Category: Film Studies

Edition

Perhaps no current filmmaker has made more provocative films about American history than Oliver Stone. In this book, Carl Freedman gives a detailed and nuanced account of the presidencies of John F. Kennedy, Richard Nixon, and George W. Bush as fictionalized in Stone’s biographical films JFK, Nixon, and W. Synthesizing film criticism with political and historical analysis, American Presidents and Oliver Stone transcends the limitations of formalism and empiricism, reflecting on both Stone’s achievements as a filmmaker and American politics of the past sixty years. 
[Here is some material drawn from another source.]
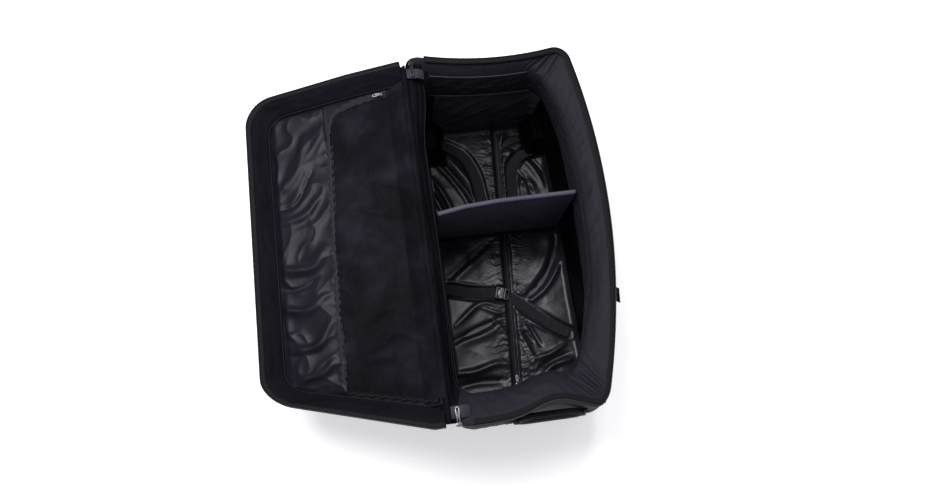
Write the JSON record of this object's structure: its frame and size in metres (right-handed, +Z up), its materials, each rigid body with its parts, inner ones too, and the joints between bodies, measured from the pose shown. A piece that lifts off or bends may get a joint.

Offering detailed historical perspectives alongside careful aesthetic criticism, Freedman explores how Stone uses melodrama, tragedy, and farce to transform politics into national mythology. Wide-ranging, accessible, and highly original, American Presidents is sure to engage anyone interested in the intersection of American politics and cinema.

 

 

 

Carl Freedman is the William A. Read Professor of English Literature and a Distinguished Research Master at Louisiana State University. He is the author of many books, most recently Art and Idea in the Novels of China Miéville and Versions of Hollywood Crime Cinema: Studies in Ford, Wilder, Coppola, Scorsese, and Others, also published by Intellect.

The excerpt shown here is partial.